EXERCISE - Write out the data again in full, exactly as it reads.

MATERIAL PROVIDED -
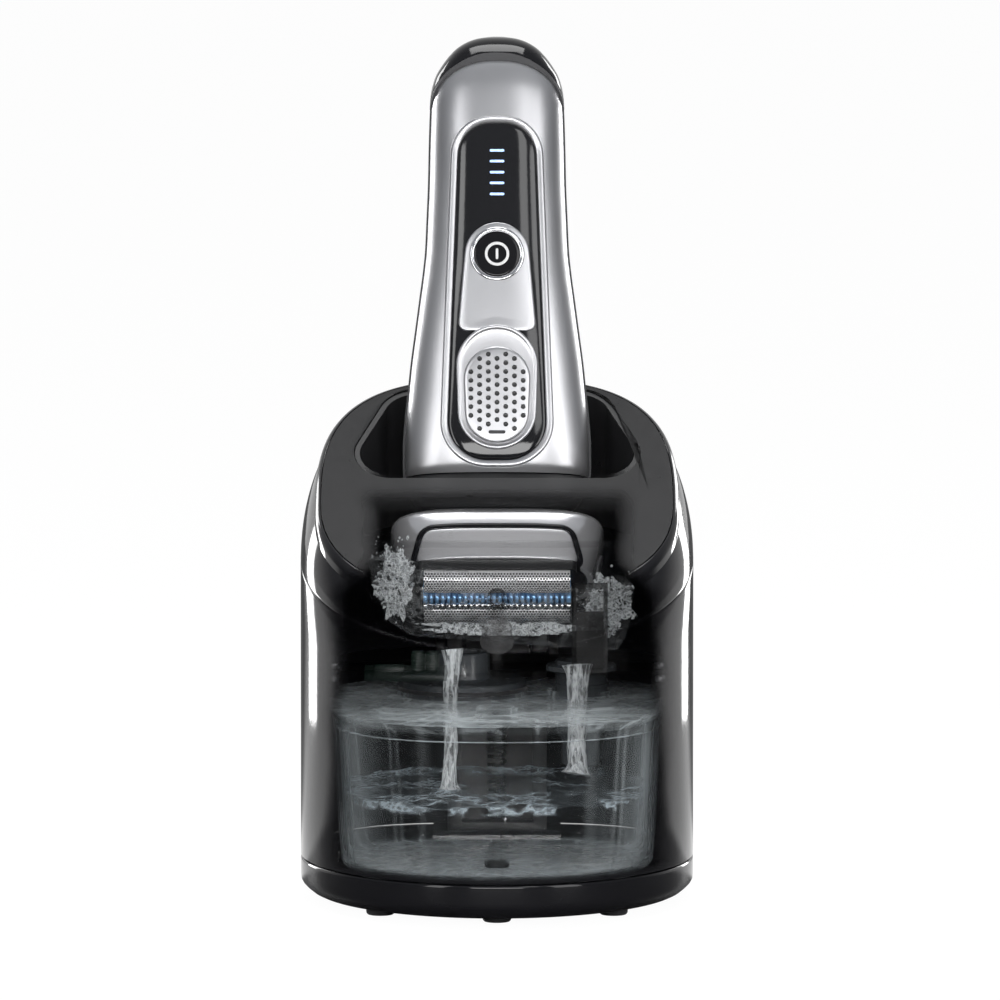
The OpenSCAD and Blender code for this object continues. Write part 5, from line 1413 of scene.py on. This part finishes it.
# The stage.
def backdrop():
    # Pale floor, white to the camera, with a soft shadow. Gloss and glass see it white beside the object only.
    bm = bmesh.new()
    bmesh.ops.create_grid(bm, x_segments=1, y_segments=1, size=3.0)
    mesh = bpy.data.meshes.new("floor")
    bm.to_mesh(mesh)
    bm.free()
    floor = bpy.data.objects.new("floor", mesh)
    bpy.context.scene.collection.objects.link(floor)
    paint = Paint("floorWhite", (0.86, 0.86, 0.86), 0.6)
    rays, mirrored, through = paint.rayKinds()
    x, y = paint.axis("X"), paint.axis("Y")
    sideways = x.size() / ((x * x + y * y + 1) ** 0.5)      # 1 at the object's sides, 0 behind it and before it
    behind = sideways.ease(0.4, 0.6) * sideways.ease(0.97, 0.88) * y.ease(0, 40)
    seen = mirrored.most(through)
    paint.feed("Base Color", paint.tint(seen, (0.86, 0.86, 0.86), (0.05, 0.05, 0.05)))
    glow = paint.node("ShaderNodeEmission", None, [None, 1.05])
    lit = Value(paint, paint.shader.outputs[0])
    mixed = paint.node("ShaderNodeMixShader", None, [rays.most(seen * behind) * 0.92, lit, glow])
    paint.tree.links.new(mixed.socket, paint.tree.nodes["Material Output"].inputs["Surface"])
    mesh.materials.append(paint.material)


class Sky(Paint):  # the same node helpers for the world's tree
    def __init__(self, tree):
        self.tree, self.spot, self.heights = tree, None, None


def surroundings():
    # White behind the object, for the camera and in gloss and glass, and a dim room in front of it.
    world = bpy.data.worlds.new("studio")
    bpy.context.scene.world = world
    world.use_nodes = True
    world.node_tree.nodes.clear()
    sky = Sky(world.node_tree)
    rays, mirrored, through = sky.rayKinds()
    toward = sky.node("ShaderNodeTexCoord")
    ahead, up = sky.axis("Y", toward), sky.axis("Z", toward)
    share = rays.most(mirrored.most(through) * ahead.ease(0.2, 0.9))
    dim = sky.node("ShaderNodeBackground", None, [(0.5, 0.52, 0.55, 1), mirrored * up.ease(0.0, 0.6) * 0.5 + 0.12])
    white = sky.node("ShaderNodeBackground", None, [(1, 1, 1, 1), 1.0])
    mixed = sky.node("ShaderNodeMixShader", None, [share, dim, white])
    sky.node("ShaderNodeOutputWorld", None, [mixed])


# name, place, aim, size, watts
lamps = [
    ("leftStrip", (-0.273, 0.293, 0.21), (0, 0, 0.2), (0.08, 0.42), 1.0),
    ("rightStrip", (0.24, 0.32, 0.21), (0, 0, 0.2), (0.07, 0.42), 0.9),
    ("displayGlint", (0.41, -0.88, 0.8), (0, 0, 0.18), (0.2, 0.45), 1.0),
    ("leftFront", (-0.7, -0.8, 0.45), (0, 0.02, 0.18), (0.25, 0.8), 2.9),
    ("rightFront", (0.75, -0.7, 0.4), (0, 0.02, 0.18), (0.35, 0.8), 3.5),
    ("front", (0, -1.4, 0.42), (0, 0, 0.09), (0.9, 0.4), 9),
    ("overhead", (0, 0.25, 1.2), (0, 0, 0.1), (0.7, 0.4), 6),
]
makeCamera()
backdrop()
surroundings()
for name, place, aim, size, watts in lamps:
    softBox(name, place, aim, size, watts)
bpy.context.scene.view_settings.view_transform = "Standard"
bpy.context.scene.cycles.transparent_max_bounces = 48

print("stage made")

ANSWER FOR THIS EXERCISE -
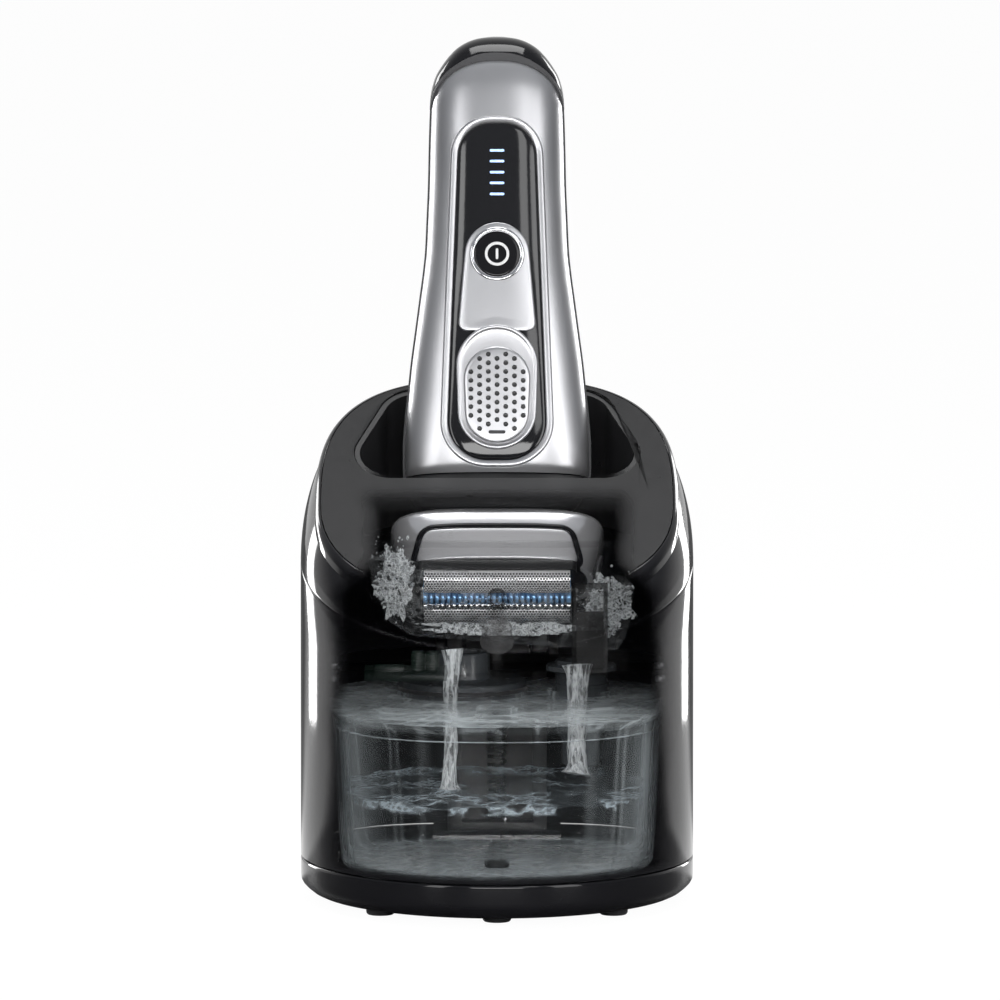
The OpenSCAD and Blender code for this object continues. Write part 5, from line 1413 of scene.py on. This part finishes it.
# The stage.
def backdrop():
    # Pale floor, white to the camera, with a soft shadow. Gloss and glass see it white beside the object only.
    bm = bmesh.new()
    bmesh.ops.create_grid(bm, x_segments=1, y_segments=1, size=3.0)
    mesh = bpy.data.meshes.new("floor")
    bm.to_mesh(mesh)
    bm.free()
    floor = bpy.data.objects.new("floor", mesh)
    bpy.context.scene.collection.objects.link(floor)
    paint = Paint("floorWhite", (0.86, 0.86, 0.86), 0.6)
    rays, mirrored, through = paint.rayKinds()
    x, y = paint.axis("X"), paint.axis("Y")
    sideways = x.size() / ((x * x + y * y + 1) ** 0.5)      # 1 at the object's sides, 0 behind it and before it
    behind = sideways.ease(0.4, 0.6) * sideways.ease(0.97, 0.88) * y.ease(0, 40)
    seen = mirrored.most(through)
    paint.feed("Base Color", paint.tint(seen, (0.86, 0.86, 0.86), (0.05, 0.05, 0.05)))
    glow = paint.node("ShaderNodeEmission", None, [None, 1.05])
    lit = Value(paint, paint.shader.outputs[0])
    mixed = paint.node("ShaderNodeMixShader", None, [rays.most(seen * behind) * 0.92, lit, glow])
    paint.tree.links.new(mixed.socket, paint.tree.nodes["Material Output"].inputs["Surface"])
    mesh.materials.append(paint.material)


class Sky(Paint):  # the same node helpers for the world's tree
    def __init__(self, tree):
        self.tree, self.spot, self.heights = tree, None, None


def surroundings():
    # White behind the object, for the camera and in gloss and glass, and a dim room in front of it.
    world = bpy.data.worlds.new("studio")
    bpy.context.scene.world = world
    world.use_nodes = True
    world.node_tree.nodes.clear()
    sky = Sky(world.node_tree)
    rays, mirrored, through = sky.rayKinds()
    toward = sky.node("ShaderNodeTexCoord")
    ahead, up = sky.axis("Y", toward), sky.axis("Z", toward)
    share = rays.most(mirrored.most(through) * ahead.ease(0.2, 0.9))
    dim = sky.node("ShaderNodeBackground", None, [(0.5, 0.52, 0.55, 1), mirrored * up.ease(0.0, 0.6) * 0.5 + 0.12])
    white = sky.node("ShaderNodeBackground", None, [(1, 1, 1, 1), 1.0])
    mixed = sky.node("ShaderNodeMixShader", None, [share, dim, white])
    sky.node("ShaderNodeOutputWorld", None, [mixed])


# name, place, aim, size, watts
lamps = [
    ("leftStrip", (-0.273, 0.293, 0.21), (0, 0, 0.2), (0.08, 0.42), 1.0),
    ("rightStrip", (0.24, 0.32, 0.21), (0, 0, 0.2), (0.07, 0.42), 0.9),
    ("displayGlint", (0.41, -0.88, 0.8), (0, 0, 0.18), (0.2, 0.45), 1.0),
    ("leftFront", (-0.7, -0.8, 0.45), (0, 0.02, 0.18), (0.25, 0.8), 2.9),
    ("rightFront", (0.75, -0.7, 0.4), (0, 0.02, 0.18), (0.35, 0.8), 3.5),
    ("front", (0, -1.4, 0.42), (0, 0, 0.09), (0.9, 0.4), 9),
    ("overhead", (0, 0.25, 1.2), (0, 0, 0.1), (0.7, 0.4), 6),
]
makeCamera()
backdrop()
surroundings()
for name, place, aim, size, watts in lamps:
    softBox(name, place, aim, size, watts)
bpy.context.scene.view_settings.view_transform = "Standard"
bpy.context.scene.cycles.transparent_max_bounces = 48

print("stage made")